We had a great coaching staff, in that they were good at teaching and coaching basketball, but great at setting an example -- as grown men -- for a bunch of young kids. Our coach was Melvin Stamps, who was basically in charge of managing substitutions and yelling at the refs. He was good at the former, and an absolute master at the latter. We loved him. But we learned the most from our two assistant coaches. I mentioned earlier my father was one of the assistants. The other was Clinton Waller, father to Adam (our starting center) and our defensive coordinator. Coach Waller was and is one of the finest men I have ever known.

He commanded respect from his players simply by carrying himself with great dignity. Not by screaming at us or forcing us to run countless suicides when we screwed up. In fact, he was perpetually jolly and constantly cracking jokes. Now, that is not to say he babied us or was always nice, either. Whether it was his own son, or just some kid who happened to play for the team he was coaching, he expected and accepted nothing less than your best effort. Miss a shot, fine. But failing to get back on defense or loafing around the court would quickly get you an earful. Because Coach Waller expected the best we could offer as players, and because he commanded our respect so universally, our best effort was exactly what we gave, from the first day of practice to the championship game. Even though he was such a nice guy, and so much fun to be around, his authority was never questioned. And he taught us so much about what it takes to be a man. Fairness, honesty, responsibility, respect ... I could go on.

Then, of course, there was my dad. I could go on for a few thousand words about what makes my dad such a great guy, and why he was such a great leader, role model, etc. to the kids on that team, but I don't want to get too sappy here. So I'll just tell a story. One of the years he coached, during the pregame speech for the first game of the season, dad posed the following question to the team: "How many of you know a kid, about your age, who has some form of disability that prevents him or her from playing organized sports, from being on a team like this?" Nearly every hand in the room went up. "Well, when you go out there tonight, I want you to think about that kid. I want you to think about that kid, and realize how incredibly lucky you are to be healthy and to be on a team like this. I want you to think about that, and go play as hard as you possibly can, and have as much fun as you possibly can. Don't take one second for granted."

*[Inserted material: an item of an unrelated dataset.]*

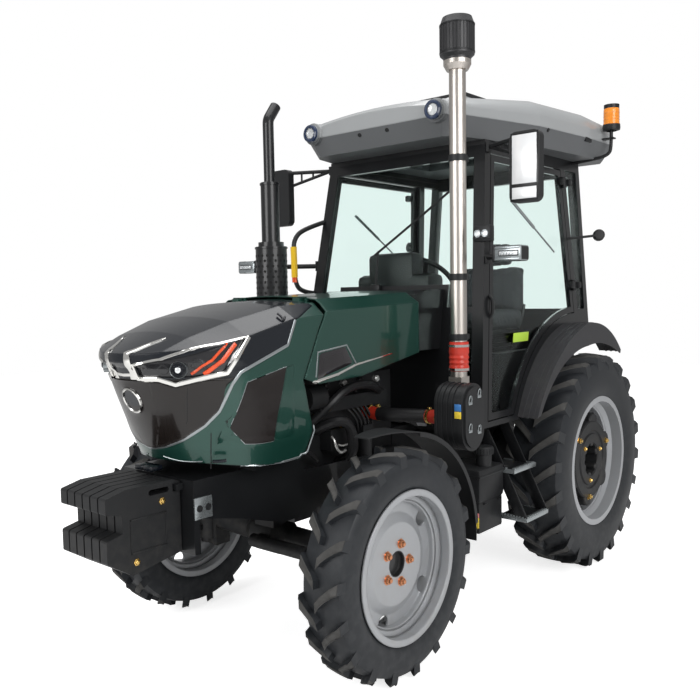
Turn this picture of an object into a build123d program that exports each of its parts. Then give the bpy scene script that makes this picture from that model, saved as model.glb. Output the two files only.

I'm not certain which year and which team it was exactly when he said this, but that quote epitomized my dad's approach to coaching, and I always associate it, first, with that '97 championship team. I played on a couple of other teams that won championships, and even played for an All-Star team once (in Little League Baseball, funnily enough). But no team ever meant as much to me as the 1997 Blairs Rams. I think we embraced that "play every play like it's your last" philosophy more than any other team I played for over the years.

So who cares if we were just kids? We did something that, at the time at least, seemed important, seemed special. And that season really solidified in me a love for the game that has brought immeasurable joy to my life. In a world filled with such horror, such agony, such routine suffering, we need silly little distractions like sports just to make it through the week. Basketball has been the cause of some of my highest moments in life, a source of solace during some of my lowest, and sometimes both at the same time.

So let's just say, however much money my parents spent on that little goal back in the day ... well, that turned out to be a pretty good investment.

Smith helps run the family business, FCS, Inc., in Danville. His favorite player is Kobe Bryant. "You can say a lot of things about Kobe, but even the most ardent Kobe-hater readily admits that no one works harder or cares more about winning than the Mamba. His ruthless competitiveness and desire for greatness are what I love about him," Smith says.

"Oh, and watching him play basketball. As a former highly fundamentally sound player, I'm a sucker for his exquisite footwork and mastery of ball- and shot-fakes."